The authors in the paper never trace out the part behind the horizon, so it’s not surprising the get a pure state. They just haven’t done the whole calculation. They write (p. 3) “Original Hawking radiation density matrix contains only the diagonal elements while the cross-terms are absent.” The original matrix of the (full!) Hawking radiation contains off-diagonal terms, it’s a fully entangled state. It becomes a diagonal, mixed, matrix only after throwing out the particles behind the horizon. One cannot directly compare the both matrices though because in the paper they use a different basis than one normally does.

So, in summary, they redid a textbook calculation by a different method and claimed they got a different result. That should be a warning sign.

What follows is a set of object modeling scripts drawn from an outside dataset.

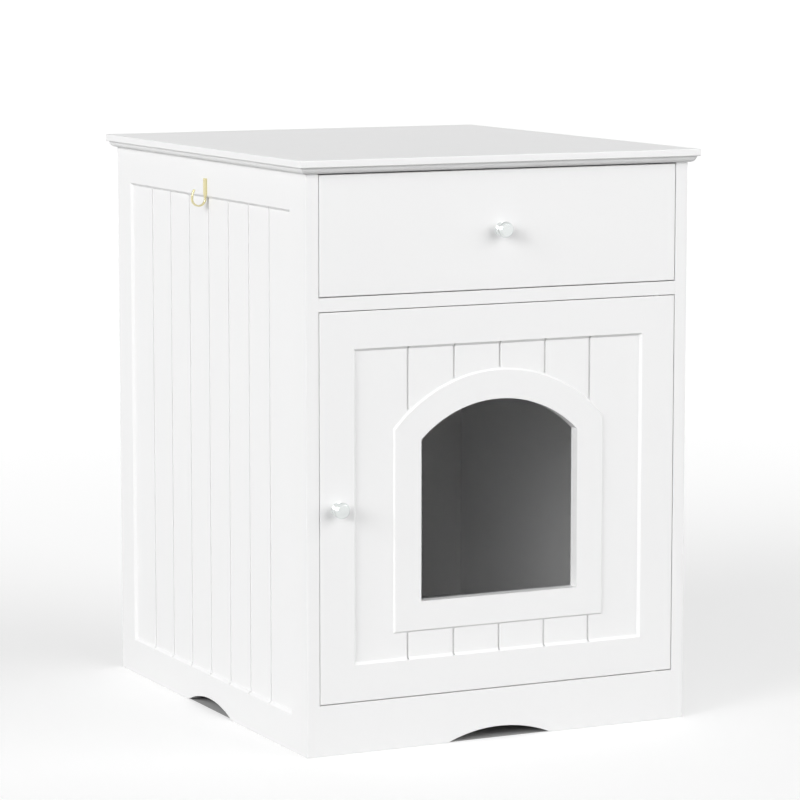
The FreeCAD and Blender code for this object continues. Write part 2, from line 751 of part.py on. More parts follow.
def runner_outer(side):
    """Channel screwed to the side panel, with a front stop for the cage and a rear stop."""
    top = OUTER_HALF - RUNNER_STEEL
    lip = top - OUTER_LIP
    inside = OUTER_REACH - RUNNER_STEEL
    upper = ((0, OUTER_HALF), (OUTER_REACH, OUTER_HALF), (OUTER_REACH, lip), (inside, lip), (inside, top),
             (RUNNER_STEEL, top))
    tail = RUNNER_FRONT + RUNNER_LENGTH
    channel = rail(side, mirrored(upper), RUNNER_FRONT, RUNNER_LENGTH + 2 * RUNNER_STEEL)
    stops = [tab(side, 0, INNER_START, RUNNER_FRONT), tab(side, 0, OUTER_REACH, tail + TAB_AIR)]
    return channel.fuse(stops).removeSplitter()


def runner_inner(side):
    """Channel screwed to the drawer side, with a rear stop that meets the cage."""
    flange = INNER_HALF - RUNNER_STEEL
    lip_out = INNER_START + RUNNER_STEEL
    upper = ((RUNNER_THICK, INNER_HALF), (lip_out, INNER_HALF), (lip_out, INNER_HALF + INNER_LIP),
             (INNER_START, INNER_HALF + INNER_LIP), (INNER_START, flange),
             (RUNNER_THICK - RUNNER_STEEL, flange))
    channel = rail(side, mirrored(upper), RUNNER_FRONT, RUNNER_LENGTH)
    stop = tab(side, RUNNER_STEEL + TAB_AIR, RUNNER_THICK, RUNNER_FRONT + RUNNER_LENGTH - RUNNER_STEEL)
    return channel.fuse(stop).removeSplitter()


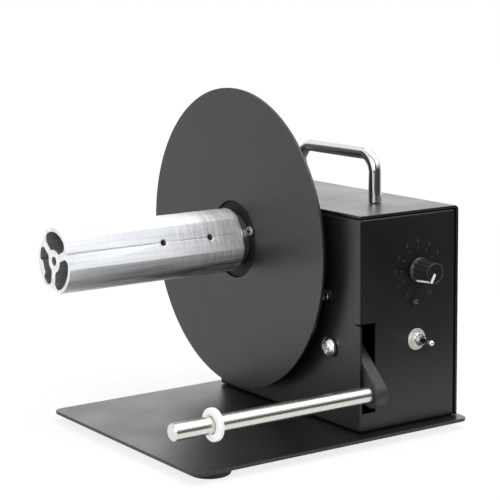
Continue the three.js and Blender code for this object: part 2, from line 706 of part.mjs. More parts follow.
// Carry handle: two legs, two bends and the grip, then a tapped hole up each leg.
function carryHandle() {
  const x = WALL_X + HANDLE_IN;
  const foot = HOUSING_TOP + SEAT;
  const grip = HOUSING_TOP + HANDLE_RISE;
  const points = [new THREE.Vector3(x, handleLegs[0], foot)];
  for (const end of [0, 1])
    for (let step = 0; step <= GRIP_STEPS; step++) {
      const turn = (Math.PI / 2) * (end ? GRIP_STEPS - step : step) / GRIP_STEPS;
      const inwards = end ? -1 : 1;
      points.push(
        new THREE.Vector3(
          x,
          handleLegs[end] + inwards * HANDLE_BEND_R * (1 - Math.cos(turn)),
          grip - HANDLE_BEND_R * (1 - Math.sin(turn)),
        ),
      );
    }
  points.push(new THREE.Vector3(x, handleLegs[1], foot));
  const section = new THREE.Shape();
  section.absarc(0, 0, HANDLE_D / 2, 0, 2 * Math.PI, false);
  let handle = solid(
    new THREE.ExtrudeGeometry(section, {
      steps: points.length - 1,
      extrudePath: new Route(points),
      curveSegments: GRIP_SIDES / 2,
    }),
  );
  for (const y of handleLegs)
    handle = handle.subtract(drill(HANDLE_SCREW_R + FIT, HANDLE_SCREW_L, UP, x, y, foot));
  return handle;
}

add("carry_handle", carryHandle(), stainless());
handleLegs.forEach((y, index) => {
  const screw = panScrew(HANDLE_SCREW_HEAD_R, HANDLE_SCREW_HEAD_H, HANDLE_SCREW_R, HANDLE_SCREW_L);
  const under = HOUSING_TOP - SHEET_T - SEAT;
  const end = ["front", "rear"][index];
  add(`handle_screw_${end}`, aim(screw, DOWN, WALL_X + HANDLE_IN, y, under), zincSteel());
});

// Spindle section: three grooved flats centred on three webs, and three kidney-shaped cavities between them.
const webTurns = [0, 1, 2].map((web) => Math.PI - rad(SPINDLE_TURN_DEG) + (web * 2 * Math.PI) / 3);

function spindleOutline() {
  const half = Math.acos(FLAT_R / SPINDLE_R);
  const flatPoint = (turn, across, out) => [
    out * Math.cos(turn) - across * Math.sin(turn),
    out * Math.sin(turn) + across * Math.cos(turn),
  ];
  const outline = new THREE.Shape();
  webTurns.forEach((turn, web) => {
    const start = flatPoint(turn, -SPINDLE_R * Math.sin(half), FLAT_R);
    web ? outline.lineTo(...start) : outline.moveTo(...start);
    outline.lineTo(...flatPoint(turn, -GROOVE_W / 2, FLAT_R));
    outline.lineTo(...flatPoint(turn, 0, FLAT_R - GROOVE_H));
    outline.lineTo(...flatPoint(turn, GROOVE_W / 2, FLAT_R));
    outline.absarc(0, 0, SPINDLE_R, turn + half, turn + (2 * Math.PI) / 3 - half, false);
  });
  outline.closePath();
  webTurns.forEach((turn, web) => outline.holes.push(cavity(turn + Math.PI / 3, web === 1)));
  const bore = new THREE.Path();
  bore.absarc(0, 0, SPINDLE_BORE_R, 0, 2 * Math.PI, true);
  outline.holes.push(bore);
  return outline;
}

// One cavity about its middle direction. A pad leaves a flat land on the outer wall.
function cavity(middle, padded) {
  const side = WEB_T / 2;
  const outerFillet = CAVITY_OUTER_FILLET;
  const innerFillet = CAVITY_INNER_FILLET;
  const outerAt = CAVITY_R - outerFillet;
  const innerAt = SPINDLE_BOSS_R + innerFillet;
  const outerOff = Math.asin((side + outerFillet) / outerAt);
  const innerOff = Math.asin((side + innerFillet) / innerAt);
  const first = middle - Math.PI / 3;
  const last = middle + Math.PI / 3;
  const path = new THREE.Path();
  const fillet = (at, turn, radius, from, to) =>
    path.absarc(at * Math.cos(turn), at * Math.sin(turn), radius, from, to, false);
  if (padded) {
    const spread = Math.asin(PAD_FOOT_W / 2 / CAVITY_R);
    const land = (across) =>
      path.lineTo(
        PAD_R * Math.cos(middle) - across * Math.sin(middle),
        PAD_R * Math.sin(middle) + across * Math.cos(middle),
      );
    path.absarc(0, 0, CAVITY_R, first + outerOff, middle - spread, false);
    land(-PAD_W / 2);
    land(PAD_W / 2);
    path.absarc(0, 0, CAVITY_R, middle + spread, last - outerOff, false);
  } else {
    path.absarc(0, 0, CAVITY_R, first + outerOff, last - outerOff, false);
  }
  fillet(outerAt, last - outerOff, outerFillet, last - outerOff, last + Math.PI / 2);
  fillet(innerAt, last - innerOff, innerFillet, last + Math.PI / 2, last - innerOff + Math.PI);
  path.absarc(0, 0, SPINDLE_BOSS_R, last - innerOff, first + innerOff, true);
  fillet(innerAt, first + innerOff, innerFillet, first + innerOff + Math.PI, first + 1.5 * Math.PI);
  fillet(outerAt, first + outerOff, outerFillet, first - Math.PI / 2, first + outerOff);
  return path;
}

function spindleProfile() {
  const front = -SPINDLE_BACK_GAP - SPINDLE_L;
  let spindle = solid(plateX(spindleOutline(), front, SPINDLE_L)).translate([0, 0, AXIS_Z]);
  const turn = webTurns[0];
  const outwards = new THREE.Vector3(0, Math.cos(turn), Math.sin(turn));
  const inwards = outwards.clone().negate();
  for (const along of [TAPPED_FRONT, TAPPED_REAR])
    spindle = spindle.subtract(
      drill(TAPPED_R, TAPPED_H, inwards, front + along, FLAT_R * outwards.y, AXIS_Z + FLAT_R * outwards.z),
    );
  return spindle;
}

// Drive hub: the bright boss that the spindle butts against, and a sleeve through the hub flange.
function driveHub() {
  const boss = DRIVE_BOSS_D / 2;
  const sleeve = DRIVE_SLEEVE_D / 2;
  const face = -SPINDLE_BACK_GAP + SEAT;
  const step = HUB_SPIGOT_SINK - SEAT;
  const waist = face + STUD_IN_HUB;
  const hub = turned(
    [[STUD_R + FIT, face], [boss, face], [boss, step], [sleeve, step], [sleeve, DRIVE_SLEEVE_END],
      [SHAFT_R + RUN, DRIVE_SLEEVE_END], [SHAFT_R + RUN, waist], [STUD_R + FIT, waist], [STUD_R + FIT, face]],
    ROUND_FACETS,
  );
  return solid(aim(hub, RIGHT, 0, 0, AXIS_Z)).subtract(
    drill(SET_SCREW_R + FIT, sleeve, DOWN, SET_SCREW_AT, 0, AXIS_Z + sleeve),
  );
}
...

This is a 30+ years old problem, thousands of papers have been written about it. What are the odds that all these calculations have simply been wrong? Another warning sign is that they never explain just why they manage to solve the problem. They try to explain that their calculation has something in common with other calculations (about entanglement in the outgoing radiation only) but I cannot see any connection, and they don’t explain it either.

The funny thing about the paper is that I think the calculation, to the extent that they do it, is actually correct. But then the authors omit the last step, which means they do not, as stated in the quote above, calculate what the asymptotic observer sees. The conclusion that this solves the black hole information problem is then a classical non-sequitur.